L’absence de couverture médiatique révèle la dérive vers une censure et l’emprise du chef de l’État sur la sphère publique : les médias, censés appartenir au peuple, deviennent de facto la marionnette de Saeïd, qui n’hésite pas à les instrumentaliser à son bénéfice, au détriment du peuple tunisien.
Solidarité intersyndicale et internationale
Une grande solidarité internationale s’est mise en place et ne cesse de s’agrandir et nombre de confédérations syndicales dénoncent les attaques et condamnent la campagne d’intimidation menée par Kaïs Saïed.
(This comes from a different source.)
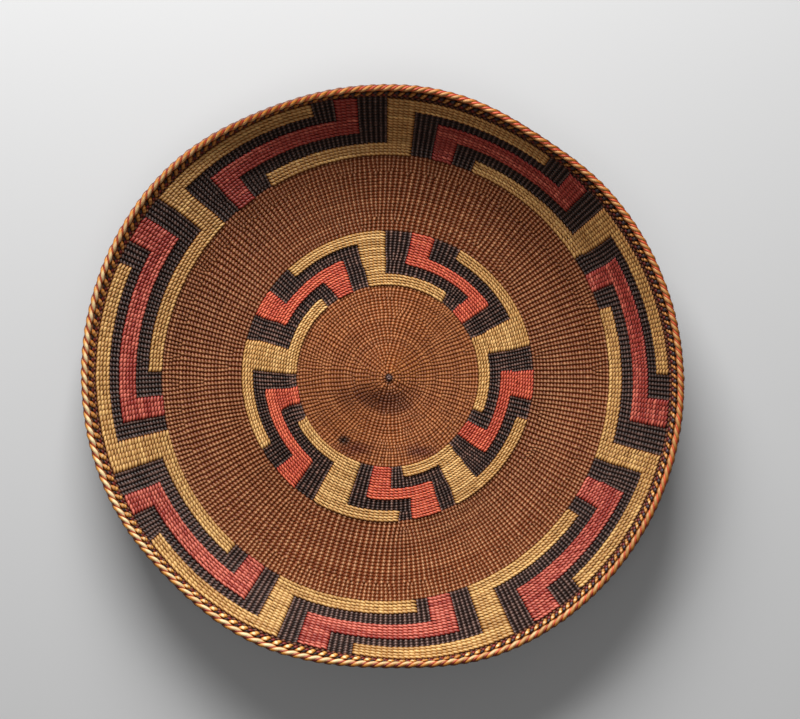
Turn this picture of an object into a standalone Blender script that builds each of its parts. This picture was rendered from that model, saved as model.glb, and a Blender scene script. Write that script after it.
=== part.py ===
"""A twined basketry tray, lying flat with its mouth up (+Z).

The origin is at the middle of the tray's outline, on the surface that it stands on. Every sheet of
the tray follows one surface, the underside of the weave. A place on it is an arc length, measured
along the weave from the start knot towards the rim, and a turn, in degrees clockwise from +Y as seen
from above. A lift is the height over that surface, square to it. The two strands of each twined row
hold the warps between them, so the weave is three layers: its back, the warps and its front.
"""

import bmesh
import bpy
import numpy as np

# Driving sizes, in metres along the weave
START_RADIUS = 0.0019
CENTRE_RUN = 0.0571
INNER_BAND_RUN = 0.0352
MIDDLE_RUN = 0.0514
OUTER_BAND_RUN = 0.0444
BORDER_ROW_RUN = 0.0019
RIM_ROW_RUN = 0.0046
CORD_RADIUS = 0.0021

# The raised middle: how far it reaches, how far it sits off the inner band's own centre, and how
# far the wall's circles sit off that band's
BOSS_RUN = 0.0270
BOSS_OFFSET = 0.00125
WALL_OFFSET = 0.0019

# Layers, in metres square to the weave
WEFT_THICKNESS = 0.0009
WARP_THICKNESS = 0.0010
OVERLAY_THICKNESS = 0.0007
RIM_ROW_PROUD = 0.0005
KNOT_PROUD = 0.0006
KNOT_BEVEL = 0.0004
CLEARANCE = 0.0003

# Leans of the wall above the level, in degrees. A wave is its order round the tray, the turn where
# it leans most, and its swing. A dent is its turn, its half-width and its extra lean.
BOSS_LEAN = 13.0
MIDDLE_LEAN = 17.0
BAND_LEAN = 34.2
BAND_WAVES = ((1, 72.0, 7.4), (2, 29.0, 8.3))
BAND_DENTS = ((190.0, 16.0, 9.5),)
RIM_LEAN = 42.5
RIM_WAVES = ((1, 168.0, 4.9), (2, 124.0, 3.3))
RIM_DENTS = (
    (32.0, 14.0, 28.0), (176.0, 14.0, 34.0), (226.0, 16.0, 25.0), (335.0, 16.0, 36.0), (355.0, 14.0, 18.0),
)
BOSS_HEADING = 138.0
WALL_HEADING = 218.5

# How the leans blend, as shares of the stretch they lie in
BOSS_CROWN_SHARE = 0.25
BOSS_SKIRT_SHARE = 0.55
MIDDLE_RISE_SHARE = 0.80
BAND_RISE_SHARE = 0.40
RIM_RISE_SHARE = 0.50

# Facets round the tray, sides of the edge cord and of the start knot
FACETS = 48
CORD_SIDES = 8
KNOT_SIDES = 12
ARC_STEPS = 900

# Where each ring bends, as shares of its own run
CENTRE_BEND_SHARES = (0.0, 0.17, 0.46, 1.0)
INNER_BEND_SHARES = (0.0, 1.0)
MIDDLE_BEND_SHARES = (0.0, 0.35, 0.70, 1.0)
OUTER_BEND_SHARES = (0.0, 0.20, 0.40, 0.65, 0.80, 1.0)
ROW_BEND_SHARES = (0.0, 1.0)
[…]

La Confédération syndicale internationale (CSI) a réagi avec fermeté. Son secrétaire général, Luc Triangle, a déclaré « La CSI est pleinement solidaire de l’UGTT et mobilisera son mouvement international afin de garantir la défense et le respect des libertés syndicales en Tunisie. » La confédération rappelle d’ailleurs au gouvernement tunisien ses obligations internationales en vertu des conventions de l’OIT. Née en 2006, la CSI compte 168 millions de membres répartis dans 155 pays et regroupe 311 confédérations syndicales.
A l’échelle locale, 65 ONG tunisiennes avaient déjà, en 2023, publié un communiqué commun exprimant leur « soutien total » à l’UGTT, considérée par le pouvoir comme le dernier obstacle à sa mainmise. Sur le plan international, Human Right Watch et Amnesty International dénoncent également la répression grandissante en Tunisie et les restrictions des libertés syndicales.
Une lutte qui dépasse la Tunisie
Ces récents évènements révèlent l’étouffement systémique et méthodique de toutes formes de contestation en Tunisie et sa dérive vers un régime autoritaire. Le soulèvement populaire auquel on assiste est admirable et démontre que l’union du peuple reste plus forte que tout. Il est désormais crucial que la solidarité internationale gagne davantage d’espace public et franchisse toutes les frontières. Défendre l’UGTT, c’est défendre la société civile, les droits syndicaux et, au-delà, les libertés démocratiques.